> Task goal
Only the lines from the start of the entries through the line with "wasm.setup();" are wanted; please output them exactly.

> Records for the exercise
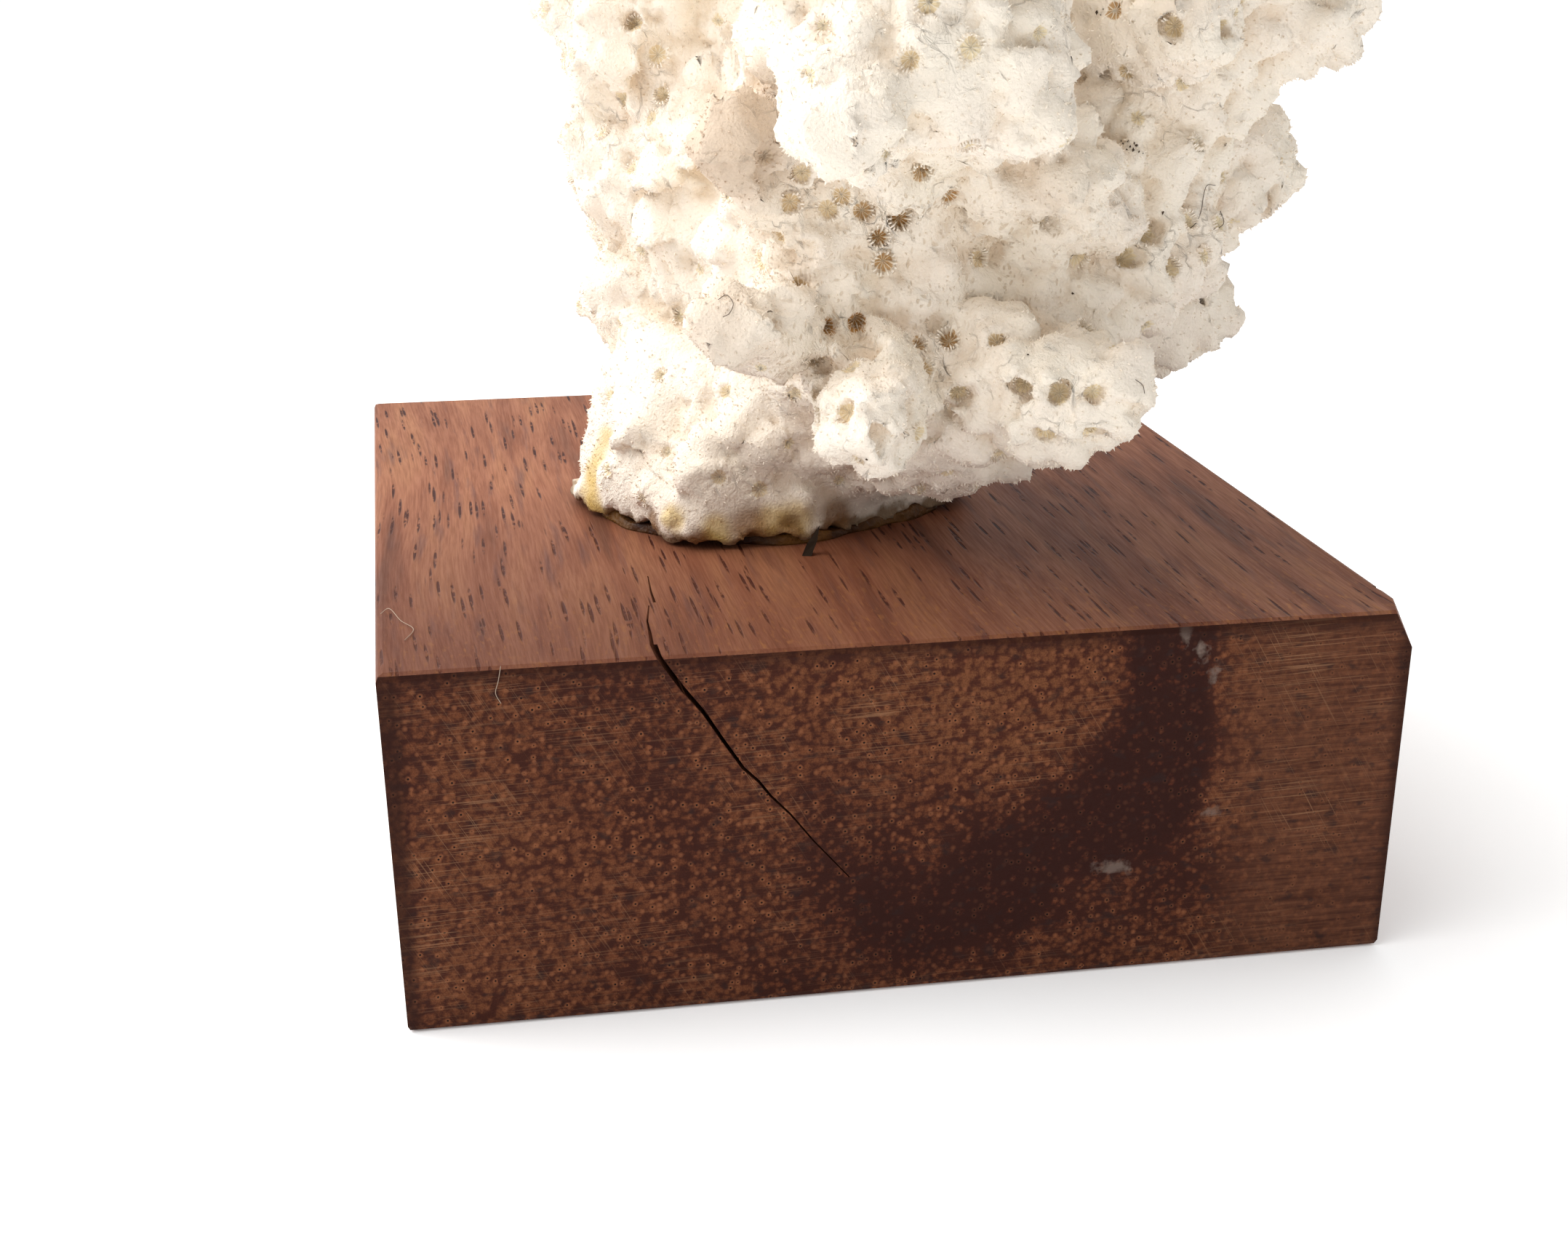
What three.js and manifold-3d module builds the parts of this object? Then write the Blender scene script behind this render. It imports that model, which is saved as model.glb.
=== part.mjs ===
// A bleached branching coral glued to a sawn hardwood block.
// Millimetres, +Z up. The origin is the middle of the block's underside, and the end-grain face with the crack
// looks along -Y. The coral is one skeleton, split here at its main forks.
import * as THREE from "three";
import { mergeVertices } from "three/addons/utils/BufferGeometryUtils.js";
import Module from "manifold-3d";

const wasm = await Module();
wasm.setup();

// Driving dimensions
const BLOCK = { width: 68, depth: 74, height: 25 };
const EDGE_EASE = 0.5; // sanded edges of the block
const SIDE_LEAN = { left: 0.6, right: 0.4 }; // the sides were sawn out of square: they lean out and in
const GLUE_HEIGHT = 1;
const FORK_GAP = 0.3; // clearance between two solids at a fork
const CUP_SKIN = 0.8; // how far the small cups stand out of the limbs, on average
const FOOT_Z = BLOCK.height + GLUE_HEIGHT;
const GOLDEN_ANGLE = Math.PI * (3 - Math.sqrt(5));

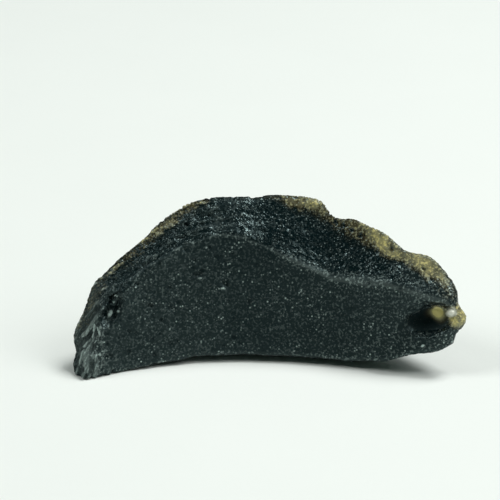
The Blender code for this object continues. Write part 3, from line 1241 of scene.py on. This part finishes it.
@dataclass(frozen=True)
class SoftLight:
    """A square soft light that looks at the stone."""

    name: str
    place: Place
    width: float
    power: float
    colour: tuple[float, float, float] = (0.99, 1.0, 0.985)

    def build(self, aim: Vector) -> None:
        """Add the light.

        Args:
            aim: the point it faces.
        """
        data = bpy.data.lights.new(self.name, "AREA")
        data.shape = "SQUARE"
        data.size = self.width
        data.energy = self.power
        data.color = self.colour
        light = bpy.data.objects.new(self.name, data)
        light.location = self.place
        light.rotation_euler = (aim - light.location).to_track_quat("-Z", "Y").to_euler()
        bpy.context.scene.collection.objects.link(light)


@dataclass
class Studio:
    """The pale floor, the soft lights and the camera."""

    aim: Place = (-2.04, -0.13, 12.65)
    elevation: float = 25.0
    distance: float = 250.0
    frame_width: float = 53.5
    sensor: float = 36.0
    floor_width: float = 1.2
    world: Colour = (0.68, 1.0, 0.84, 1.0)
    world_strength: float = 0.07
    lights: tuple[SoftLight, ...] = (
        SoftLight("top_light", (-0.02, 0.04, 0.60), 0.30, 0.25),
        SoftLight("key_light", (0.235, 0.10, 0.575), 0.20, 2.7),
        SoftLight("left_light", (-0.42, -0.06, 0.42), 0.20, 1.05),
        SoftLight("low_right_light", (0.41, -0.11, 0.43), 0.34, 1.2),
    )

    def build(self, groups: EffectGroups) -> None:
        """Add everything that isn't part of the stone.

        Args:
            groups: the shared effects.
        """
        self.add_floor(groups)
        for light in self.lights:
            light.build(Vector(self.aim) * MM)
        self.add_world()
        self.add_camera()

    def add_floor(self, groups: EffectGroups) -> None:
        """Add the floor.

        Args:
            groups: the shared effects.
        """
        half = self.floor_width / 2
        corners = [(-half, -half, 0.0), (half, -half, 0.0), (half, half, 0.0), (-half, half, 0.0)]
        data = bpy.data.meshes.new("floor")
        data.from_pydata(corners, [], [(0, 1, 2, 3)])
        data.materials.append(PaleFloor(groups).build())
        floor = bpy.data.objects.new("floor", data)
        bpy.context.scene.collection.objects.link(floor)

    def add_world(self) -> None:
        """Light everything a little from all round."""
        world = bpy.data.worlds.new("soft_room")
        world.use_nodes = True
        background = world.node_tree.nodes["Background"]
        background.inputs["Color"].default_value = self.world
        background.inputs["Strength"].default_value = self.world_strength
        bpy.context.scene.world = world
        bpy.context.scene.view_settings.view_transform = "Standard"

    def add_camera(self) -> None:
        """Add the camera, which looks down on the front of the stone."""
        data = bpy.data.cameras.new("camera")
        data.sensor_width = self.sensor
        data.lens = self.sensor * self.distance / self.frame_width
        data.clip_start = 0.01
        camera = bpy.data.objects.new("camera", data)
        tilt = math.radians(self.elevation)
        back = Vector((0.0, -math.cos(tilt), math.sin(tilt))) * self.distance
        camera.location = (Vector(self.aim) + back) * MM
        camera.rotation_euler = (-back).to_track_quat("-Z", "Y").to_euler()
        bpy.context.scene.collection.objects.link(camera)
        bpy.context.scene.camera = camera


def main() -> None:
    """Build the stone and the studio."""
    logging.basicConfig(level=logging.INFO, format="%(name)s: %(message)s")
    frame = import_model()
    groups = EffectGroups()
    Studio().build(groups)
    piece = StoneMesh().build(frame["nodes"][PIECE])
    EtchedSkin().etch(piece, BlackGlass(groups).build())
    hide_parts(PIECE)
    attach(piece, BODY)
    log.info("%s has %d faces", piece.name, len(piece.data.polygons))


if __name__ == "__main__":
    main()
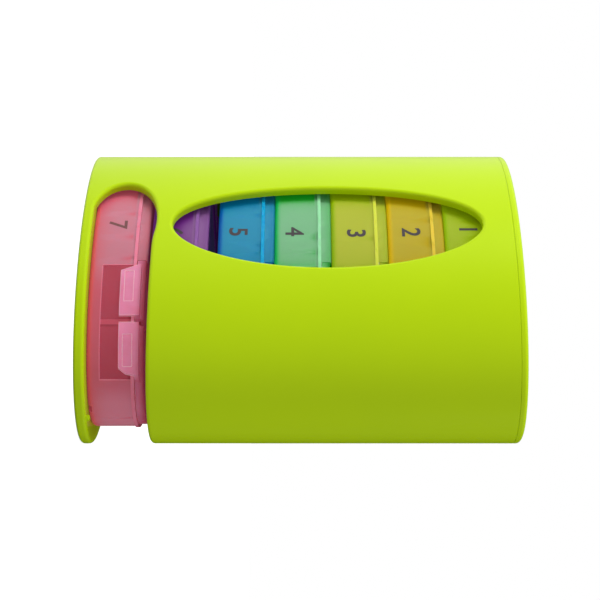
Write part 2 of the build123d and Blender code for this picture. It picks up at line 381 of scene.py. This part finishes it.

> Solution to this exercise
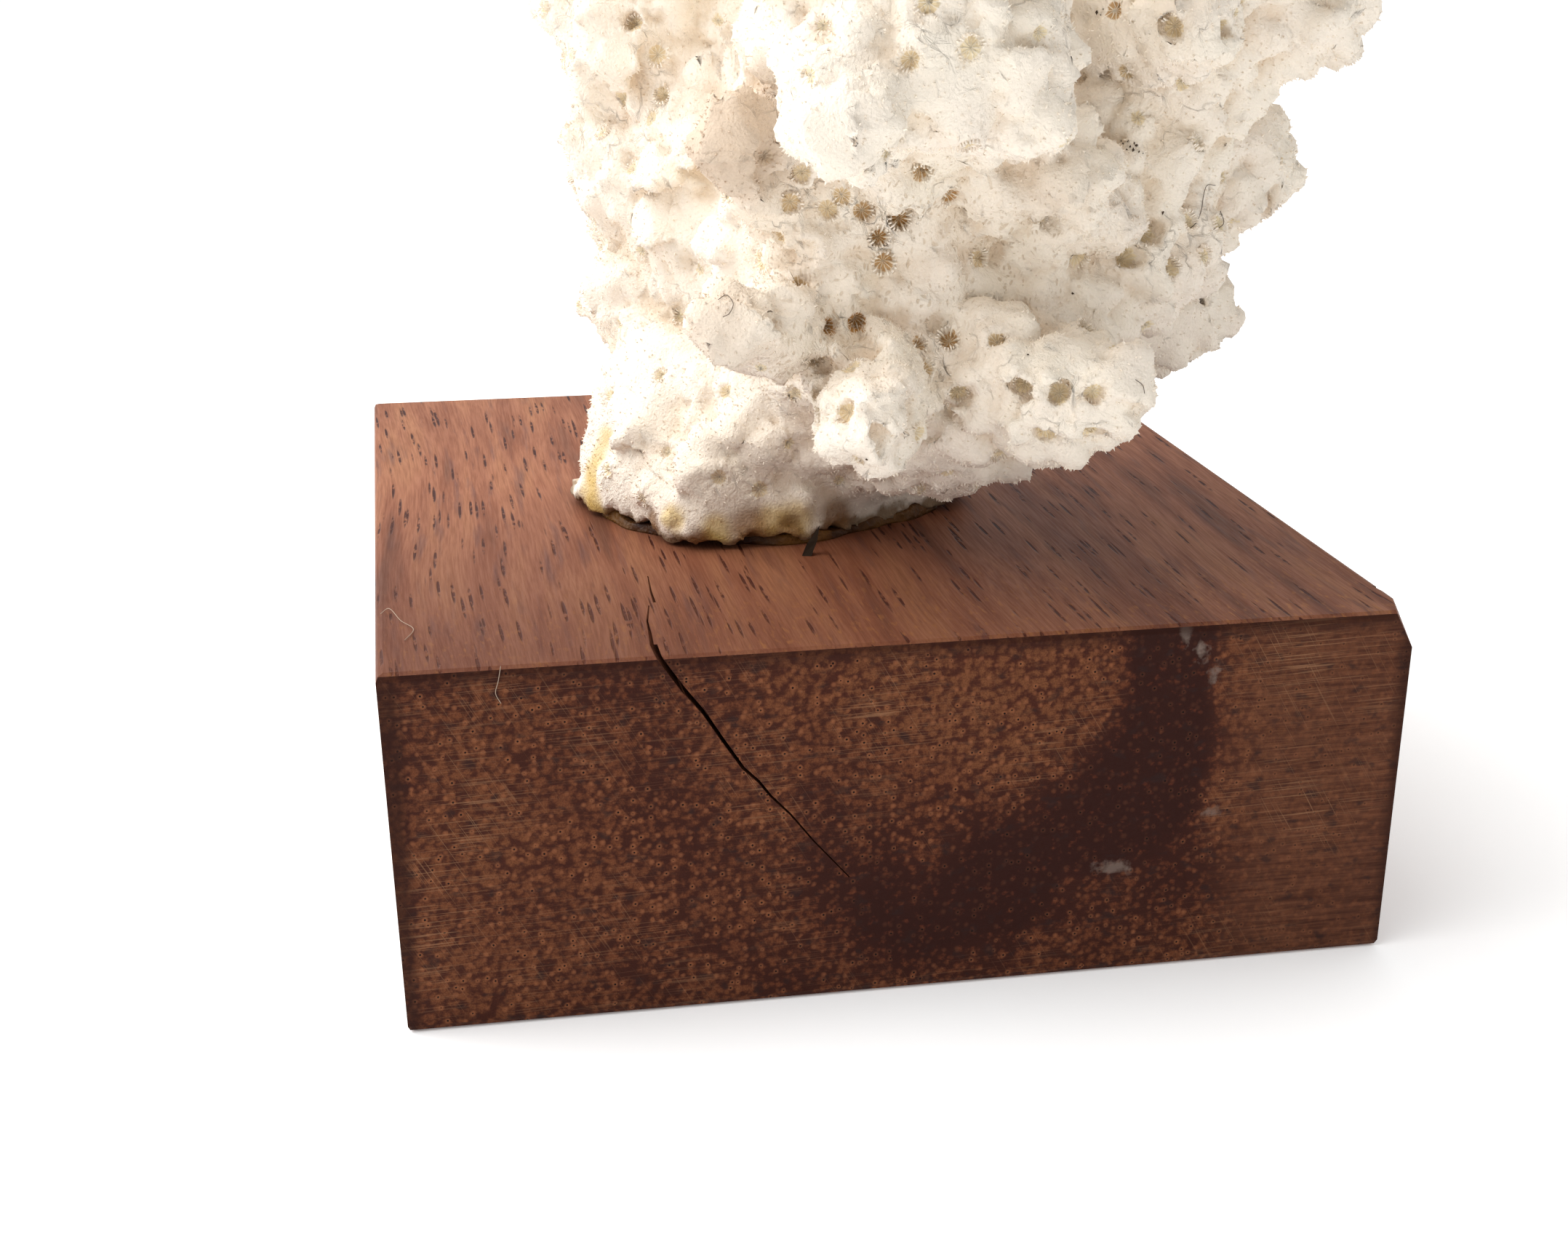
What three.js and manifold-3d module builds the parts of this object? Then write the Blender scene script behind this render. It imports that model, which is saved as model.glb.
=== part.mjs ===
// A bleached branching coral glued to a sawn hardwood block.
// Millimetres, +Z up. The origin is the middle of the block's underside, and the end-grain face with the crack
// looks along -Y. The coral is one skeleton, split here at its main forks.
import * as THREE from "three";
import { mergeVertices } from "three/addons/utils/BufferGeometryUtils.js";
import Module from "manifold-3d";

const wasm = await Module();
wasm.setup();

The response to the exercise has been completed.